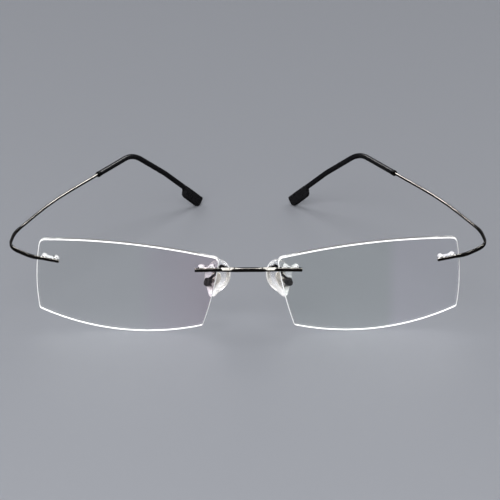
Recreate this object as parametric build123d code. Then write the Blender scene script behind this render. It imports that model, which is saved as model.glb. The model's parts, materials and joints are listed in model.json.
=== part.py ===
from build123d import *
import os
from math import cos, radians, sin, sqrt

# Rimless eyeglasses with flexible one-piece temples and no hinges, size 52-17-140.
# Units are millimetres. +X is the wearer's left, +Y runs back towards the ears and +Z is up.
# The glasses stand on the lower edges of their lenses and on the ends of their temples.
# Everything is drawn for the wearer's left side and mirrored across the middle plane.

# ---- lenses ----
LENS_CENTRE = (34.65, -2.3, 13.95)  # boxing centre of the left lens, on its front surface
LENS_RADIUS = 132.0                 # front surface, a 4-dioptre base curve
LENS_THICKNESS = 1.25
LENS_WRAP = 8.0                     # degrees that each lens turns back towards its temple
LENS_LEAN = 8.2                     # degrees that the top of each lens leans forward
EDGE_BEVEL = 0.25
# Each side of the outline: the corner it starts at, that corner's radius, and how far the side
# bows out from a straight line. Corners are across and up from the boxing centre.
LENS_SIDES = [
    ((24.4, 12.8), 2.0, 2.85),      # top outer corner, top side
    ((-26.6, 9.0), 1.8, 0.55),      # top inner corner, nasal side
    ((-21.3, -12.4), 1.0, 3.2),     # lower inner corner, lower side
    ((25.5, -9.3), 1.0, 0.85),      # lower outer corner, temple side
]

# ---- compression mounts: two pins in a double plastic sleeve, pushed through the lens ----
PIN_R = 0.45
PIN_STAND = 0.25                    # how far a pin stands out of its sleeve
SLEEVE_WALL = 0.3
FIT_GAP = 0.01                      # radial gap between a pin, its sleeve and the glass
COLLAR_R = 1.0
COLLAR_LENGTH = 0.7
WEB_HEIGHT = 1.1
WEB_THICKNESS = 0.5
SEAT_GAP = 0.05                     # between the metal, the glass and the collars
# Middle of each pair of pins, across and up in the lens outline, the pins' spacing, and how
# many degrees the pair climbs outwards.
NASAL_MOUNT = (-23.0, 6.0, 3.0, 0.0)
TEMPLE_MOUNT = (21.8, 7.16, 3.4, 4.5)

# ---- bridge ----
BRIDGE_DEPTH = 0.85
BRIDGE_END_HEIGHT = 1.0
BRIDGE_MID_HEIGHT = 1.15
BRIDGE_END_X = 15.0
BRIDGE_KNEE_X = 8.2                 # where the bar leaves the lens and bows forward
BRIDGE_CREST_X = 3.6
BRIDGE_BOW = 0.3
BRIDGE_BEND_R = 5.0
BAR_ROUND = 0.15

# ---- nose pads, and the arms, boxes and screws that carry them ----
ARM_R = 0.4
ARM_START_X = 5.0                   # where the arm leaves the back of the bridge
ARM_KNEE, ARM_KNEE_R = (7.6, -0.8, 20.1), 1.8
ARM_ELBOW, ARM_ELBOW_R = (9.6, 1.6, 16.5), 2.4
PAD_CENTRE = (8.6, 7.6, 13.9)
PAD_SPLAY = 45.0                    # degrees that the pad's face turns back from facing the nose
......
> [Problem]
Write out the material from the first line to the last, exactly.

> [Written answer]
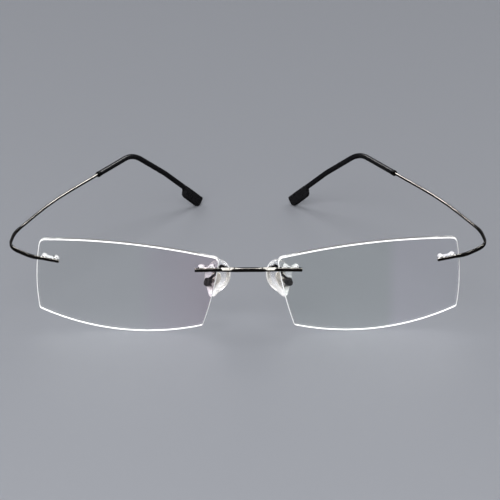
Recreate this object as parametric build123d code. Then write the Blender scene script behind this render. It imports that model, which is saved as model.glb. The model's parts, materials and joints are listed in model.json.
=== part.py ===
from build123d import *
import os
from math import cos, radians, sin, sqrt

# Rimless eyeglasses with flexible one-piece temples and no hinges, size 52-17-140.
# Units are millimetres. +X is the wearer's left, +Y runs back towards the ears and +Z is up.
# The glasses stand on the lower edges of their lenses and on the ends of their temples.
# Everything is drawn for the wearer's left side and mirrored across the middle plane.

# ---- lenses ----
LENS_CENTRE = (34.65, -2.3, 13.95)  # boxing centre of the left lens, on its front surface
LENS_RADIUS = 132.0                 # front surface, a 4-dioptre base curve
LENS_THICKNESS = 1.25
LENS_WRAP = 8.0                     # degrees that each lens turns back towards its temple
LENS_LEAN = 8.2                     # degrees that the top of each lens leans forward
EDGE_BEVEL = 0.25
# Each side of the outline: the corner it starts at, that corner's radius, and how far the side
# bows out from a straight line. Corners are across and up from the boxing centre.
LENS_SIDES = [
    ((24.4, 12.8), 2.0, 2.85),      # top outer corner, top side
    ((-26.6, 9.0), 1.8, 0.55),      # top inner corner, nasal side
    ((-21.3, -12.4), 1.0, 3.2),     # lower inner corner, lower side
    ((25.5, -9.3), 1.0, 0.85),      # lower outer corner, temple side
]

# ---- compression mounts: two pins in a double plastic sleeve, pushed through the lens ----
PIN_R = 0.45
PIN_STAND = 0.25                    # how far a pin stands out of its sleeve
SLEEVE_WALL = 0.3
FIT_GAP = 0.01                      # radial gap between a pin, its sleeve and the glass
COLLAR_R = 1.0
COLLAR_LENGTH = 0.7
WEB_HEIGHT = 1.1
WEB_THICKNESS = 0.5
SEAT_GAP = 0.05                     # between the metal, the glass and the collars
# Middle of each pair of pins, across and up in the lens outline, the pins' spacing, and how
# many degrees the pair climbs outwards.
NASAL_MOUNT = (-23.0, 6.0, 3.0, 0.0)
TEMPLE_MOUNT = (21.8, 7.16, 3.4, 4.5)

# ---- bridge ----
BRIDGE_DEPTH = 0.85
BRIDGE_END_HEIGHT = 1.0
BRIDGE_MID_HEIGHT = 1.15
BRIDGE_END_X = 15.0
BRIDGE_KNEE_X = 8.2                 # where the bar leaves the lens and bows forward
BRIDGE_CREST_X = 3.6
BRIDGE_BOW = 0.3
BRIDGE_BEND_R = 5.0
BAR_ROUND = 0.15

# ---- nose pads, and the arms, boxes and screws that carry them ----
ARM_R = 0.4
ARM_START_X = 5.0                   # where the arm leaves the back of the bridge
ARM_KNEE, ARM_KNEE_R = (7.6, -0.8, 20.1), 1.8
ARM_ELBOW, ARM_ELBOW_R = (9.6, 1.6, 16.5), 2.4
PAD_CENTRE = (8.6, 7.6, 13.9)
PAD_SPLAY = 45.0                    # degrees that the pad's face turns back from facing the nose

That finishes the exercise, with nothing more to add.